Damit Künstliche-Intelligenz-Chatbots wie ChatGPT unsere Fragen beantworten und uns bei Problemen helfen können, müssen sie mit sehr vielen Daten trainiert werden. Zu den wichtigsten Trainingsdaten gehören dabei Texte der Online-Enzyklopädie Wikipedia.
Doch während KI von der Wikipedia profitiert, sieht es umgekehrt nicht so klar aus: KI könnte Leuten, die an der Wikipedia mitarbeiten – den sogenannten Wikipedianerinnen und Wikipedianern – zwar helfen, mehr Inhalte für die Enzyklopädie zu erstellen. Doch um den Preis, dass diese Inhalte fehlerhaft sind und die Wikipedia unzuverlässiger machen.
Die Zahl der Nutzerinnen und Nutzer ist bei der Wikipedia wegen der künstlichen Intelligenz schon zurückgegangen.
Und noch schlimmer: KI könnte die Wikipedia gleich ganz verschwinden lassen.
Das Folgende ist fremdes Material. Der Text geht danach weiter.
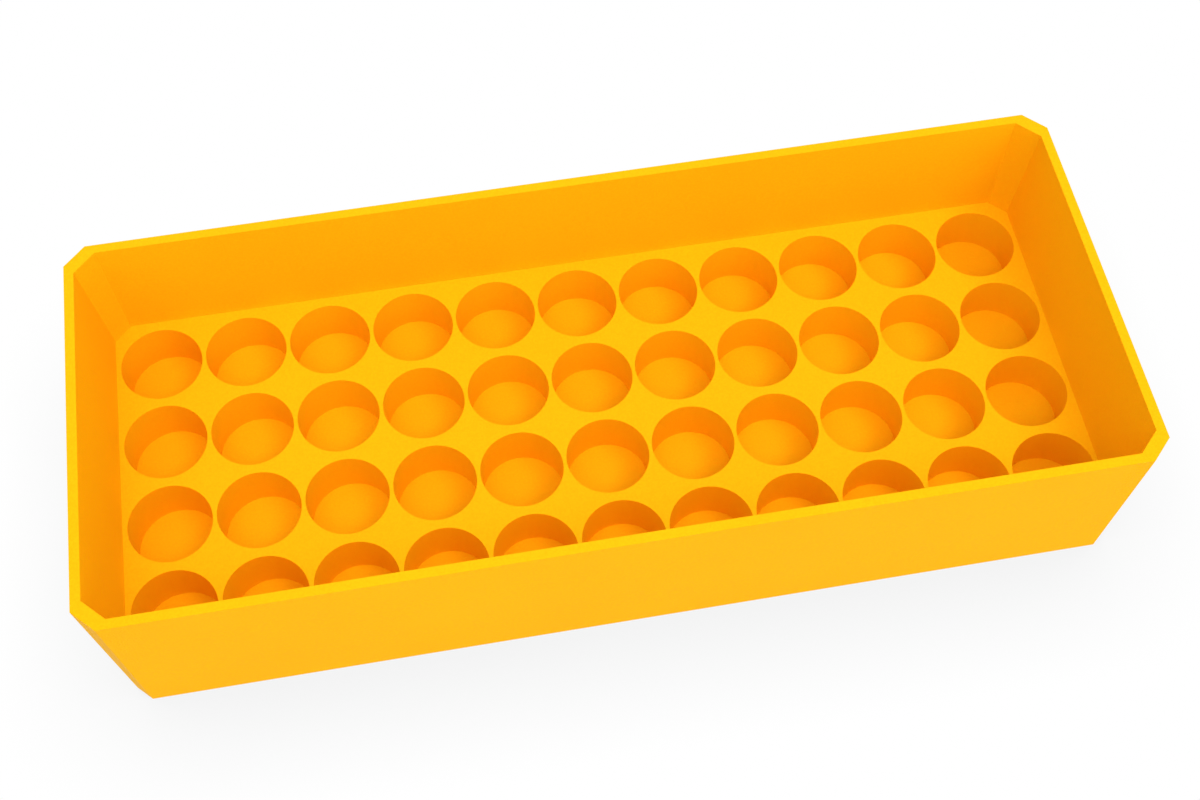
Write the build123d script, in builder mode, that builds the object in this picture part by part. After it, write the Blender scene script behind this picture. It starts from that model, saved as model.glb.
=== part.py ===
from build123d import *
from math import atan, degrees, radians, sqrt, tan
import os

# Battery storage drawer case: a shallow flared tray with cut corners, and the rack that drops into it and
# holds small cylindrical cells upright. Millimetres and degrees. The origin is the middle of the underside,
# with X along the length, Y towards the back and Z up.

os.makedirs("parts", exist_ok=True)

# Cells and the pockets that hold them
cell_diameter = 17.0
cell_clearance = 0.25  # round a cell in its pocket, on the radius
pocket_depth = 11.3
columns = 11
rows = 4

# Plastic left between and around the pockets, at its thinnest
column_web = 0.8  # between two pockets of one row
row_web = 2.0  # between two rows
end_web = 0.25  # outside the end pockets, at the foot of the rack
side_web = 1.85  # outside the front and back rows, at the foot of the rack

# Case: the walls lean out from base to rim, the short end walls about twice as far as the long side walls
wall_thickness = 2.0
floor_thickness = 2.0
case_height = 40.2
end_draft = 3.9
side_draft = 2.0
base_corner = 3.0  # leg of the cut corner at the base
rim_corner = 4.4  # and at the rim

# Clearance between the rack and the walls. It can be small, because the draft frees the rack as it rises.
rack_gap = 0.02

# Pocket grid
pocket_diameter = cell_diameter + 2 * cell_clearance
column_pitch = pocket_diameter + column_web
row_pitch = pocket_diameter + row_web

# The rack stands on the floor of the case and ends at its deck, and the case is sized around the rack's foot
foot_length = pocket_diameter + (columns - 1) * column_pitch + 2 * end_web
foot_width = pocket_diameter + (rows - 1) * row_pitch + 2 * side_web
deck_height = floor_thickness + pocket_depth
rack_inset = wall_thickness + rack_gap  # from the outside of the case to the rack

# How fast the plan grows with height: the length and width on each side, and the leg of the cut corners
end_slope = tan(radians(end_draft))
side_slope = tan(radians(side_draft))
corner_slope = (rim_corner - base_corner) / case_height
corner_draft = degrees(atan((end_slope + side_slope - corner_slope) / sqrt(2)))


def flared_block(bottom, top, inset):
    """A block between two heights that follows the outside of the case, drawn in by inset on every side."""
    foot = Plane.XY.offset(bottom)
    length = foot_length + 2 * (rack_inset - inset + (bottom - floor_thickness) * end_slope)
    width = foot_width + 2 * (rack_inset - inset + (bottom - floor_thickness) * side_slope)
    with BuildPart() as block:
        with BuildSketch(foot) as outline:
            Rectangle(length, width)
            chamfer(outline.vertices(), length=base_corner + bottom * corner_slope)
        extrude(amount=top - bottom)
        draft(block.faces().filter_by(Axis.X), foot, -end_draft)
        draft(block.faces().filter_by(Axis.Y), foot, -side_draft)
        # The cut corners are the four smallest faces. They lean last: on upright walls they would narrow as
        # they rise and could run out below the rim.
        draft(block.faces().sort_by(SortBy.AREA)[:4], foot, -corner_draft)
    return block.part


# Shell: floor and four leaning walls in one piece, open at the top. The corner legs are the same inside and
# outside, which leaves the corners thicker than the walls.
outside = flared_block(0, case_height, 0)
cavity = flared_block(floor_thickness, case_height, wall_thickness)

with BuildPart() as drawer_shell:
    add(outside)
    add(cavity, mode=Mode.SUBTRACT)

drawer_shell.part.label = "drawer_shell"
export_step(drawer_shell.part, "parts/drawer_shell.step")


# Rack: a block that fills the foot of the case, with sides on the same draft. Its pockets go right through,
# so the cells stand on the floor of the case.
rack_block = flared_block(floor_thickness, deck_height, rack_inset)

with BuildPart() as battery_rack:
    add(rack_block)
    with Locations((0, 0, deck_height)):
        with GridLocations(column_pitch, row_pitch, columns, rows):
            Hole(radius=pocket_diameter / 2)

battery_rack.part.label = "battery_rack"
export_step(battery_rack.part, "parts/battery_rack.step")


rim = outside.bounding_box().size
print(f"rim {rim.X:.2f} x {rim.Y:.2f}, deck at {deck_height:.2f}, pitch {column_pitch:.2f} x {row_pitch:.2f}")
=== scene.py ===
from math import cos, radians, sin

import bpy
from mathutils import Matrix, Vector

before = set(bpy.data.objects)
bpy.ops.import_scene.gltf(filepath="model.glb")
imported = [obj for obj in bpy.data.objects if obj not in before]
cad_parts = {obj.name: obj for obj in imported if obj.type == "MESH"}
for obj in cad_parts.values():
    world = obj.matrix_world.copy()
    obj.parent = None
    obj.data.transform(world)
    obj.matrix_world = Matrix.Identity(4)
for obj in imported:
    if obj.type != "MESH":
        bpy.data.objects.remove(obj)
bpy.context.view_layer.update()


# Camera: a 50 mm lens on a 36 mm wide frame, a third of a metre above the floor. It stands 10 degrees round
# to the left of straight on, looks 60 degrees down, and is level.
camera_data = bpy.data.cameras.new("camera")
camera_data.lens = 50
camera_data.sensor_width = 36
camera_data.clip_start = 0.01
camera = bpy.data.objects.new("camera", camera_data)
camera.location = (-0.03031, -0.17238, 0.32298)
camera.rotation_euler = (radians(30.02), 0, radians(-9.98))
bpy.context.collection.objects.link(camera)
bpy.context.scene.camera = camera


# Case: floor and four leaning walls in one piece of yellow-orange polypropylene, injection moulded. Nothing
# is fixed to it. It stands on its flat underside.
def linear(hex_colour):
    """An sRGB hex colour as the linear RGBA that Blender's sockets take."""
    parts = [int(hex_colour[i:i + 2], 16) / 255 for i in (1, 3, 5)]
    return [c / 12.92 if c <= 0.04045 else ((c + 0.055) / 1.055) ** 2.4 for c in parts] + [1]


def add_node(tree, kind, settings, links):
    """A new node. Settings go by property or input name, links by input and the socket that feeds it."""
    new = tree.nodes.new("ShaderNode" + kind)
    for name, value in settings.items():
        if isinstance(name, str) and hasattr(new, name):
            setattr(new, name, value)
        else:
            new.inputs[name].default_value = value
    for name, socket in links.items():
        tree.links.new(socket, new.inputs[name])
    return new.outputs


# Moulded polypropylene from a finely eroded steel mould: an even satin skin with no mirror light face on,
# and a faint pale sheen only where the eye skims it. Plain polypropylene has an IOR of 1.49. The eroded
# skin scatters most of that light, and 1.08 is what is left of it on this tray.
def moulded_polypropylene(name, shift):
    """The plastic of one moulding. Shift moves its pattern, in metres, so that no two mouldings match."""
    # The pigment lies in soft clouds, where the melt ran as it filled the mould. The grain of the skin is
    # about 0.05 mm wide on the real one. It is drawn ten times as wide, so that it shows. Its dents are
    # also
    # painted a little darker in the colour: a painted shade in the pits.
    cloud_mm = 25
    grain_mm = 0.5
    grain_depth_mm = 0.1
    grain_share = 0.7  # of the change in shade, and the clouds have the rest
    material = bpy.data.materials.new(name)
    material.use_nodes = True
    tree = material.node_tree
    skin = tree.nodes["Principled BSDF"]
    skin.inputs["IOR"].default_value = 1.08
    place = add_node(tree, "TexCoord", {}, {})["Object"]
    place = add_node(tree, "Mapping", {"Location": (shift, shift, 0)}, {"Vector": place})["Vector"]
    clouds = add_node(tree, "TexNoise", {"Scale": 1000 / cloud_mm, "Detail": 2}, {"Vector": place})["Fac"]
    grain = add_node(tree, "TexNoise", {"Scale": 1000 / grain_mm, "Detail": 1}, {"Vector": place})["Fac"]
    # The grain's low dents come out in the darker orange: painted shade in the pits, over the real pigment
    # clouds.
    pigment_and_painted_pit_shade = add_node(tree, "Mix", {"Factor": grain_share}, {"A": clouds, "B": grain})["Result"]
    colour = add_node(tree, "ValToRGB", {}, {"Fac": pigment_and_painted_pit_shade})["Color"]
    # The shade keeps near the middle of its range, so both stops stand close to it.
    stops = colour.node.color_ramp.elements
    for stop, position, orange in zip(stops, (0.38, 0.62), ("#ffb90c", "#ffbf0e")):
        stop.position = position
        stop.color = linear(orange)
    roughness = add_node(tree, "MapRange", {"To Min": 0.4, "To Max": 0.6}, {"Value": grain})["Result"]
    dents = {"Strength": 0.5, "Distance": grain_depth_mm / 1000}
    bump = add_node(tree, "Bump", dents, {"Height": grain})["Normal"]
    tree.links.new(colour, skin.inputs["Base Color"])
    tree.links.new(roughness, skin.inputs["Roughness"])
    tree.links.new(bump, skin.inputs["Normal"])
    return material


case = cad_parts["drawer_shell"]
case.data.materials.clear()
case.data.materials.append(moulded_polypropylene("case_polypropylene", shift=0))


# Rack: the block of 44 pockets in the foot of the case, a second moulding of the same polypropylene. It
# lies loose on the floor of the case and lifts out.
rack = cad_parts["battery_rack"]
rack.data.materials.clear()
rack.data.materials.append(moulded_polypropylene("rack_polypropylene", shift=0.3))


# Floor: a plain sheet of white card. It bounces light as pale card does. The camera and the gloss see it
# white, with a faint painted shadow close to the tray, by as much as the tray hides of the even room.
def is_seen(tree):
    """1 where the eye meets the surface, straight, in a gloss or through glass, and 0 where light does."""
    path = add_node(tree, "LightPath", {}, {})
    either = {"operation": "MAXIMUM"}
    seen = add_node(tree, "Math", either, {0: path["Is Camera Ray"], 1: path["Is Glossy Ray"]})[0]
    return add_node(tree, "Math", either, {0: seen, 1: path["Is Transmission Ray"]})[0]


floor_width = 12
floor_drop = 0.0001  # below the underside of the case, so that the two faces don't coincide
shade_reach = 0.03  # how far from the tray its shade goes
deepest_shade = 0.8  # what the white keeps where the tray hides the whole room

bpy.ops.object.select_all(action="DESELECT")
bpy.ops.mesh.primitive_plane_add(size=floor_width, location=(0, 0, -floor_drop))
floor = bpy.context.object
floor.name = "floor"
card = bpy.data.materials.new("white_card")
card.use_nodes = True
tree = card.node_tree
tree.nodes.clear()
bounce = add_node(tree, "BsdfDiffuse", {"Color": (0.62, 0.62, 0.62, 1)}, {})[0]
# The shade the camera sees near the tray is painted: ambient occlusion dims the floor's own white glow, not
# a lamp's cast shadow.
room_seen = add_node(tree, "AmbientOcclusion", {"Distance": shade_reach}, {})["AO"]
white = add_node(tree, "MapRange", {"To Min": deepest_shade, "To Max": 1}, {"Value": room_seen})["Result"]
seen_white_with_painted_shadow = add_node(tree, "Emission", {}, {"Strength": white})[0]
both = add_node(tree, "MixShader", {}, {0: is_seen(tree), 1: bounce, 2: seen_white_with_painted_shadow})[0]
add_node(tree, "OutputMaterial", {}, {"Surface": both})
floor.data.materials.append(card)


# Light: an even white room, a large soft lamp overhead and in front, and a smaller one high on the right,
# which draws the soft pools of light in the pockets. Three more open the shadows: low in front, low behind
# and on the left.
world = bpy.data.worlds.new("room")
world.use_nodes = True
bpy.context.scene.world = world
tree = world.node_tree
tree.nodes.clear()
room = add_node(tree, "Background", {"Color": (1, 1, 1, 1), "Strength": 0.587}, {})[0]
white = add_node(tree, "Background", {"Color": (1, 1, 1, 1), "Strength": 1}, {})[0]
both = add_node(tree, "MixShader", {}, {0: is_seen(tree), 1: room, 2: white})[0]
add_node(tree, "OutputWorld", {}, {"Surface": both})

lamp_distance = 2


def soft_lamp(name, azimuth, elevation, width, watts):
    """A round soft box that faces the tray. Azimuth 0 is the front and 90 the right."""
    a, e = radians(azimuth), radians(elevation)
    towards = Vector((sin(a) * cos(e), -cos(a) * cos(e), sin(e)))
    lamp = bpy.data.lights.new(name, "AREA")
    lamp.shape = "DISK"
    lamp.size = width
    lamp.energy = watts
    holder = bpy.data.objects.new(name, lamp)
    holder.location = towards * lamp_distance
    holder.rotation_euler = towards.to_track_quat("Z", "Y").to_euler()
    bpy.context.collection.objects.link(holder)


soft_lamp("overhead_lamp", azimuth=0, elevation=70, width=1.6, watts=13.6)
soft_lamp("high_right_lamp", azimuth=60, elevation=60, width=0.7, watts=8.2)
soft_lamp("low_front_lamp", azimuth=22, elevation=20, width=1.6, watts=8.6)
soft_lamp("low_back_lamp", azimuth=180, elevation=20, width=1.6, watts=6.8)
soft_lamp("left_lamp", azimuth=315, elevation=45, width=1.6, watts=4.4)

bpy.context.scene.view_settings.view_transform = "Standard"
Denn: Wenn die KI auf alles eine Antwort weiss und diese Antwort erst noch in leicht verdauliche Häppchen fasst – weshalb sollte man sich da noch durch einen langen Wiki-Artikel lesen?
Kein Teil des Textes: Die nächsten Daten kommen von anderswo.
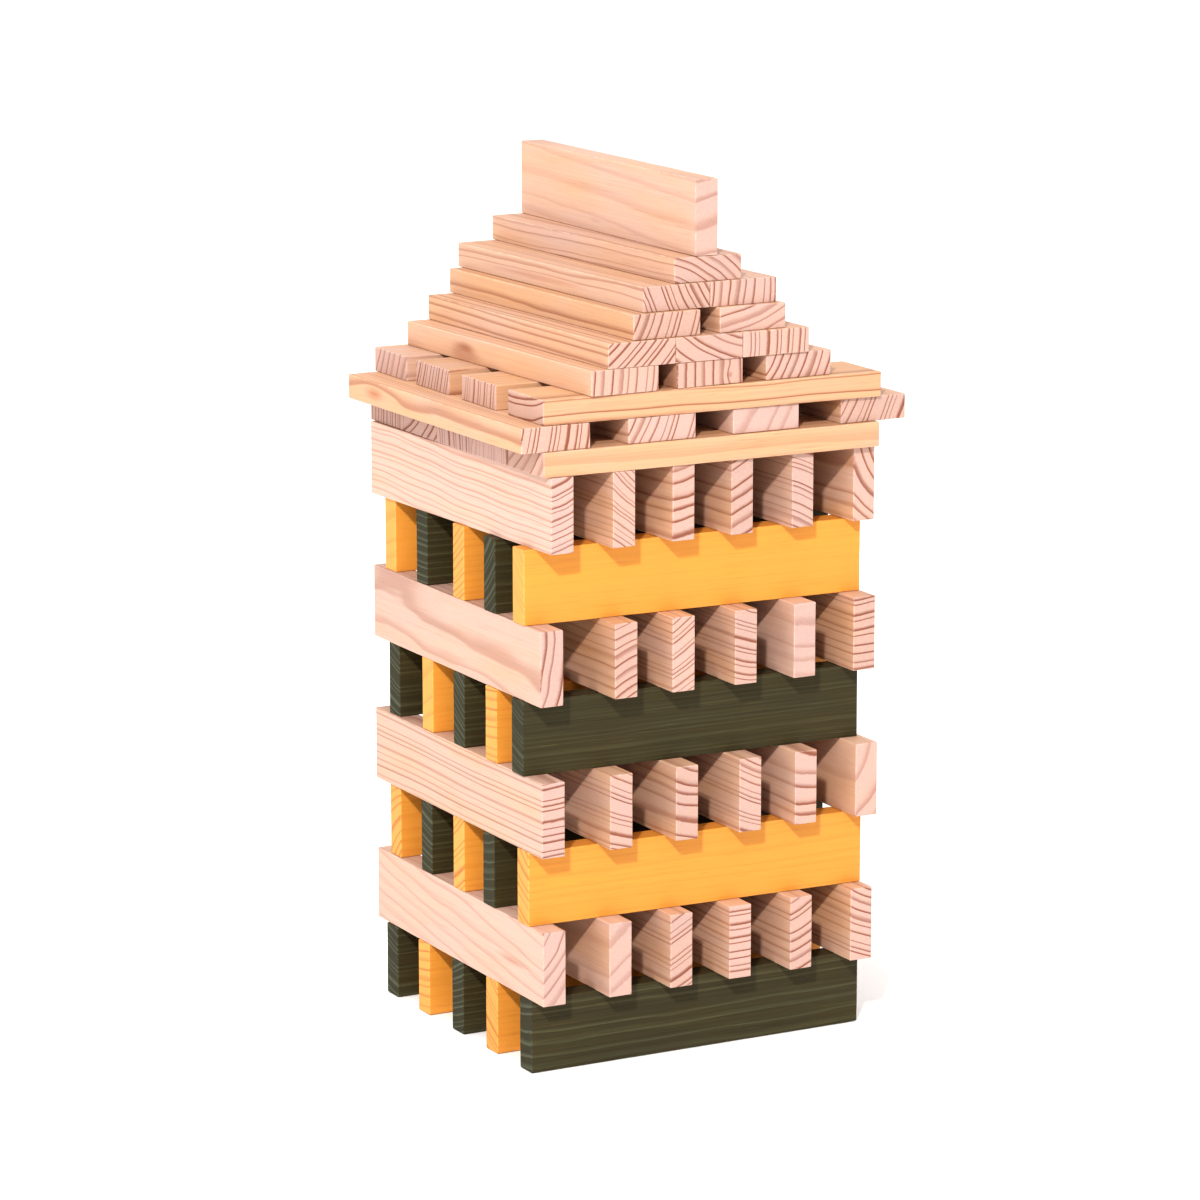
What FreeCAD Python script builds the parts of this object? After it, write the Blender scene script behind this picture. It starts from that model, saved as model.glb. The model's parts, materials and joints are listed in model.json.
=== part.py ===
import FreeCAD, Part

import os
from collections import namedtuple

from Sketcher import Constraint

# A tabletop tower stacked from identical flat planks, with nothing fixed to anything else.
# Eight wall courses stand on their long narrow edges. On them lie a deck of flat planks, the
# eaves and a cross course, then ever narrower roof courses, and one ridge plank on its edge.
# Axes: +X runs along the front face to the right, +Y goes back, +Z is up.
# The origin is on the table, in the middle of the tower's footprint.
# Lengths are in millimetres and angles in degrees.

# Driving dimensions. A plank is five times as long as wide, and three times as wide as thick.
PLANK_LENGTH = 117.0
PLANK_WIDTH = PLANK_LENGTH / 5
PLANK_THICKNESS = PLANK_WIDTH / 3
EDGE_CHAMFER = 0.3
SIDE_GAP = 0.1

# The eaves reach 2 mm further to the right than to the left, and the top of the roof is
# pushed 5 mm back, so the tower's middle stands a little left and in front of its footprint's.
TOWER_X = -1.0
TOWER_Y = -2.0

# Spacing from one plank to the next in a course.
LONG_WALL_PITCH = PLANK_WIDTH
CROSS_WALL_PITCH = (PLANK_LENGTH - PLANK_THICKNESS) / 5
TOUCHING_PITCH = PLANK_WIDTH + SIDE_GAP
EAVES_PITCH = (PLANK_LENGTH + 2 * PLANK_THICKNESS - PLANK_WIDTH) / 3
CROSS_PITCH = (PLANK_LENGTH - PLANK_WIDTH) / 3
OPEN_PITCH = PLANK_WIDTH + PLANK_THICKNESS

# Each course is spread evenly about the tower's middle, and then stands as a hand left it:
# shift is how far its planks are pushed along their length, yaw turns the whole course about
# the tower's middle, and nudges move each plank sideways, one number for each plank, counted
# from the front or from the left.
Course = namedtuple("Course", "name runs_along on_edge pitch shift yaw nudges")

COURSES = (
    Course("base", "X", True, LONG_WALL_PITCH, 0.0, 0.0, (1.5, 1.0, 1.0, 1.5, 1.0)),
    Course("wall_2", "Y", True, CROSS_WALL_PITCH, 0.0, -0.5, (0.0, 1.0, 0.5, -0.5, -0.5, -0.5)),
    Course("wall_3", "X", True, LONG_WALL_PITCH, 0.0, -1.2, (0.0, 0.5, -1.5, -1.5, -1.5)),
    Course("wall_4", "Y", True, CROSS_WALL_PITCH, -0.5, -0.5, (-0.5, 1.0, 2.0, 2.5, 0.5, 0.5)),
    Course("wall_5", "X", True, LONG_WALL_PITCH, -0.5, -1.4, (2.0, -3.0, -3.5, -4.0, -2.5)),
    Course("wall_6", "Y", True, CROSS_WALL_PITCH, 0.0, -0.6, (-0.5, 3.0, 1.0, 1.0, 0.0, -0.5)),
    Course("wall_7", "X", True, LONG_WALL_PITCH, -0.5, -1.2, (1.5, -2.0, -3.5, -0.5, -0.5)),
    Course("wall_8", "Y", True, CROSS_WALL_PITCH, 1.0, 1.5, (0.5, 0.0, -1.0, -2.0, -2.0, -1.5)),
    Course("deck", "X", False, TOUCHING_PITCH, 0.0, -0.2, (0.0, 1.5, 1.5, 1.5, 1.5)),
    Course("eaves", "Y", False, EAVES_PITCH, 1.0, 0.4, (0.0, 0.0, 0.0, 2.0)),
    Course("cross", "X", False, CROSS_PITCH, 1.0, -0.7, (0.5, 1.0, 2.0, 1.0)),
    Course("roof_1", "Y", False, OPEN_PITCH, 1.0, 1.7, (-1.5, -3.0, -2.5)),
    Course("roof_2", "Y", False, TOUCHING_PITCH, 0.5, 0.8, (-2.5, -2.5, -2.5)),
    Course("roof_3", "Y", False, OPEN_PITCH, 2.0, 1.3, (-1.5, -2.5)),
    Course("roof_4", "Y", False, TOUCHING_PITCH, 4.0, 1.5, (-1.0, -1.0)),
    Course("roof_5", "Y", False, TOUCHING_PITCH, 5.0, 0.7, (-0.5,)),
    Course("ridge", "Y", True, CROSS_WALL_PITCH, 5.0, -1.0, (0.5,)),
)

# Planks that share a sub-part, by course and by number, counted from one. Every other plank
# is a sub-part of its own. The base is three green planks with two yellow ones between them.
SHARED = {
    "base": {"base_green_planks": (1, 3, 5), "base_yellow_planks": (2, 4)},
    "deck": {"deck_planks_2_to_4": (2, 3, 4)},
    "eaves": {"eaves_planks_2_and_3": (2, 3)},
    "cross": {"cross_planks_2_and_3": (2, 3)},
    "roof_2": {"roof_2_planks": (1, 2, 3)},
}


def make_sheet(doc):
    """The spreadsheet of the plank's sizes, which every plank is bound to."""
    sheet = doc.addObject("Spreadsheet::Sheet", "Sizes")
    cells = {
        "plank_length": PLANK_LENGTH,
        "plank_width": PLANK_WIDTH,
        "plank_thickness": PLANK_THICKNESS,
        "edge_chamfer": EDGE_CHAMFER,
    }
    for row, (alias, value) in enumerate(cells.items(), start=1):
        sheet.set(f"A{row}", alias)
        sheet.set(f"B{row}", str(round(value, 4)))
        sheet.setAlias(f"B{row}", alias)
    doc.recompute()
    return sheet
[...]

«Die Zahl der Nutzerinnen und Nutzer ist hauptsächlich unter jungen Leuten wegen der künstlichen Intelligenz schon zurückgegangen», stellt denn auch Jenny Ebermann fest, die Chefin von Wikimedia Schweiz – dem hiesigen Ableger der gemeinnützigen Organisation hinter der Wikipedia.
Am Ende immer der Mensch
Der erste Wikipedia-Eintrag zum Thema künstliche Intelligenz wurde im Jahr 2002 erfasst – nur ein Jahr nach dem Start der Online-Enzyklopädie. Genauso lang setzt die Wikipedia auch schon auf die Hilfe von künstlicher Intelligenz. Etwa auf KI-Werkzeuge, die Texte übersetzen oder in Zusammenarbeit mit Menschen Inhalte prüfen.
Aktuelle Projekte führen das weiter: Derzeit wird zum Beispiel eine KI getestet, die helfen soll, Quellen in Wikipedia-Artikeln zu überprüfen und allenfalls durch bessere zu ersetzen. Dabei gilt, dass am Ende immer ein Mensch das Ergebnis überprüfen muss.
Eindimensionale KI-Texte
Künstliche Intelligenz könne den Menschen bei der Wikipedia nie ersetzen, sagt Ilario Valdelli, der sich als «Innovation Programme Lead» bei Wikimedia Schweiz mit neuen Technologien wie KI beschäftigt: «Bei der Wikipedia ist eine kollaborative Intelligenz am Werk, dank der die unterschiedlichen Perspektiven verschiedener Autorinnen und Autoren in einen Artikel einfliessen können.»
Die Antworten eines KI-Chatbots dagegen seien eindimensional, ihnen würde diese Vielfalt fehlen, meint Valdelli. Trotzdem benötigen viele Wikipedianer und Wikipedianerinnen heute solche Chatbots – um ihre Texte zu überarbeiten oder zu ergänzen. Für Ilario Valdelli ist das kein Problem – solange der Einsatz von KI im Artikel entsprechend deklariert werde.
Hunderttausende Freiwillige
In der Vergangenheit hätten sich aber nicht immer alle an diese Spielregeln gehalten, etwa wenn heimlich KI zum Übersetzen von Texten gebraucht worden sei, weiss Valdelli. Ein Tool, um KI-Texte automatisch und zuverlässig zu erkennen, hat die Wikipedia nicht. Genauso wenig wie andere Unternehmen und Organisationen ein solches Tool haben.
Die Wikipedia setzt darum auf den Mechanismus, der seit über 20 Jahren dabei hilft, die Online-Enzyklopädie möglichst frei von Fake News und Werbung zu halten: Die freiwillige Hilfe von hunderttausenden Wikipedianerinnen und Wikipedianern, die alle Wiki-Einträge kritisch prüfen. Die kollektive Intelligenz also, die Ilario Valdelli so am Herzen liegt.